Change hurts, but it may be good for you

Apr 12, 2022

The other day, my psychologist said: unlike most people, you have difficulty saying ‘yes.’ The idea lingered in my mind for much longer than the hour-long session. It’s not that I didn’t know about my social anxiety brought on by so many moving, but something was out of place. Change hurts, and I was in the denial phase.

Life is a combination of experiences and opportunities shaped by your choices. In this context, saying yes or no shapes your life, your future, the situations you put yourself in, your gains, losses, and the goals you can achieve.

I’m not going into the merits of meritocracy. Everyone should say yes to try to discover their own limitations, understand their privileges, and get rid of the illusions of the “if.” All that: subject for another essay.
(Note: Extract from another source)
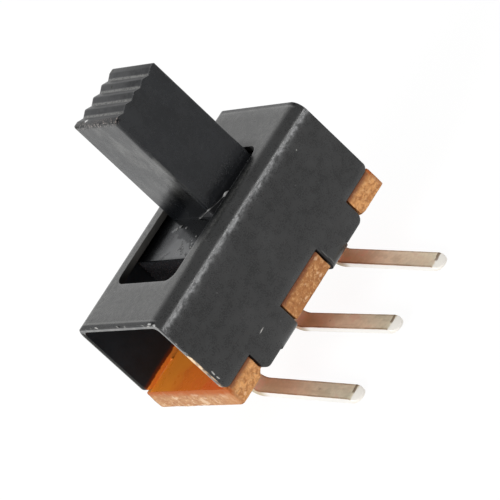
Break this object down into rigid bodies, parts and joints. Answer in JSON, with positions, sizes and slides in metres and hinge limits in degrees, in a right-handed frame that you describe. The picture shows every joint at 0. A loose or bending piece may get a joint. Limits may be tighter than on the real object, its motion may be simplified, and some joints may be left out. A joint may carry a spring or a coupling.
{
  "type": "slide switch",
  "caption": "Slide switch with a folded black steel cover, a tall ridged knob, a brown phenolic board and flat legs bent to one side.",
  "frame": {"origin": "middle of the cover's top face, on the slide's centre line, in the plane that lies against a panel", "axes": "+X along the slide, to the end where the knob is at rest; +Z out of the knob's tip; the legs leave towards -Y, where the circuit board lies"},
  "size_m": [0.0102, 0.0084, 0.012],
  "materials": {
    "black_steel": "black finish on sheet steel, satin, worn bright along the folds",
    "phenolic": "paper phenolic board, mottled brown at its punched edges",
    "terminal_metal": "thinly tinned copper alloy, darker towards the board",
    "black_plastic": "moulded black plastic, satin",
    "contact_bronze": "rolled spring bronze"
  },
  "bodies": {
    "root": {"cover": "black_steel", "terminal_board": "phenolic", "terminal_left": "terminal_metal", "terminal_common": "terminal_metal", "terminal_right": "terminal_metal"},
    "slider_body": {"slider": "black_plastic", "contact_clip": "contact_bronze"}
  },
  "joints": [
    {"name": "slide", "type": "slide", "parent": "root", "child": "slider_body", "axis": [-1, 0, 0], "range_m": [0, 0.003]}
  ]
}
Your choices shape your life

Returning to choices, I will do my best to develop logical thinking. Every day, I choose to sleep five more minutes. Some writers wake up to write, some exercise, and others start work earlier. All those scenarios show someone saying yes to something that could be in the present or the future.

Every time I spend my weekend attending classes on financial investments, I say “yes” to knowledge that has not been presented to me before. Things I want to learn because I believe they can change my relationship with the responsibilities I take on in life.
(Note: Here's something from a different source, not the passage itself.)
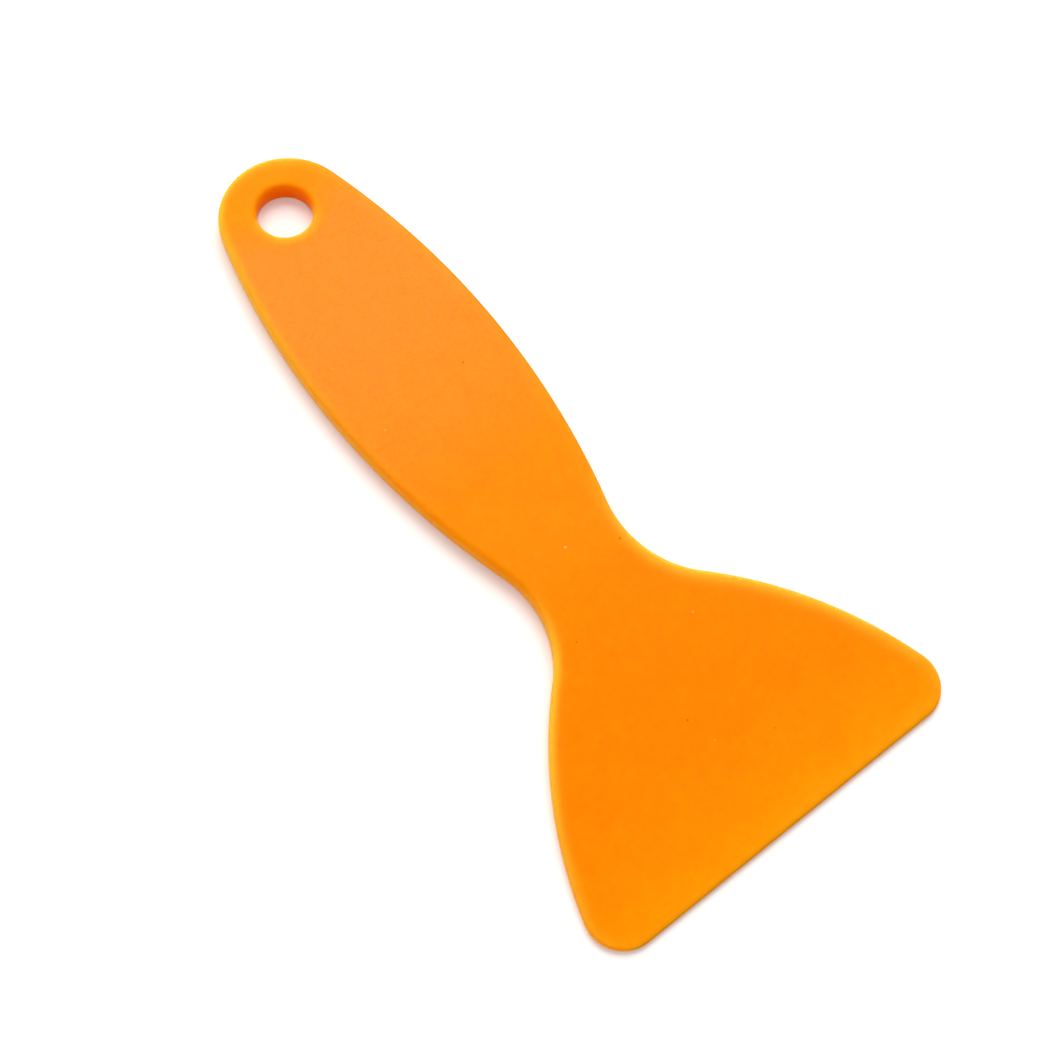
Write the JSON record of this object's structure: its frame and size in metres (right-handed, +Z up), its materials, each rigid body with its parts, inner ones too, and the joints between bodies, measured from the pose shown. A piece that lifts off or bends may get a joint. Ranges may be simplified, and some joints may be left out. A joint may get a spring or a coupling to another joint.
{
  "type": "plastic hand scraper",
  "caption": "One-piece moulded plastic hand scraper: leaf-shaped handle with a hang hole, narrow waist and a fish-tail blade that thins to a straight working edge.",
  "frame": {"origin": "on the flat underside, halfway along the overall length and width", "axes": "+X along the scraper from the handle's end to the working edge, +Y across the blade, +Z up from the flat underside through the thickness"},
  "size_m": [0.13, 0.0634, 0.0034],
  "materials": {
    "orange_plastic": "soft satin, faintly translucent orange polypropylene, as it comes from the mould"
  },
  "bodies": {
    "root": {"scraper_body": "orange_plastic"}
  },
  "joints": []
}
The same is true when I choose to face challenging situations – especially after the pandemic. Some examples are going to an event and meeting new people, going live, passing on my knowledge, being aware of what I put in my body, etc.

You can learn how to put yourself first

All of this might seem obvious to anyone who’s always put themselves first, but it wasn’t obvious to me. I was a smoker for 15 years. During a good part of that period, I wanted to quit smoking. I knew how bad it was for my health. Still, smoking was a psychological compensation for deeper issues, part of my routine.

In some situations, we’ve been saying ‘yes’ for so long that it may seem inherent to who we are. But, to be honest with you, I must say all those statements are not factual. And I also must say that it is complicated to say yes to what you really are.

Change hurts, but it leads you to a better version

Saying yes to what I want to be in the future requires courage, daily discomfort, self-knowledge, self-care, resilience, persistence, and patience to deal with the bad mood that changing causes.

Something inside me (I don’t know the technical name here, so I’m going to call it ‘Lari 1.0’) doesn’t want things to change. She doesn’t want me to risk anything. She doesn’t want me to even see the other possibilities, so I can’t interrupt the status quo of remaining in inertia, waiting for something to happen.

I have to tell my old self (and you) that change hurts. I’ve been through several changes – I deeply believe in evolution as a conductor of self-knowledge and happiness – that came with suffering. Still, all the hurting brought me exactly where I wanted to be.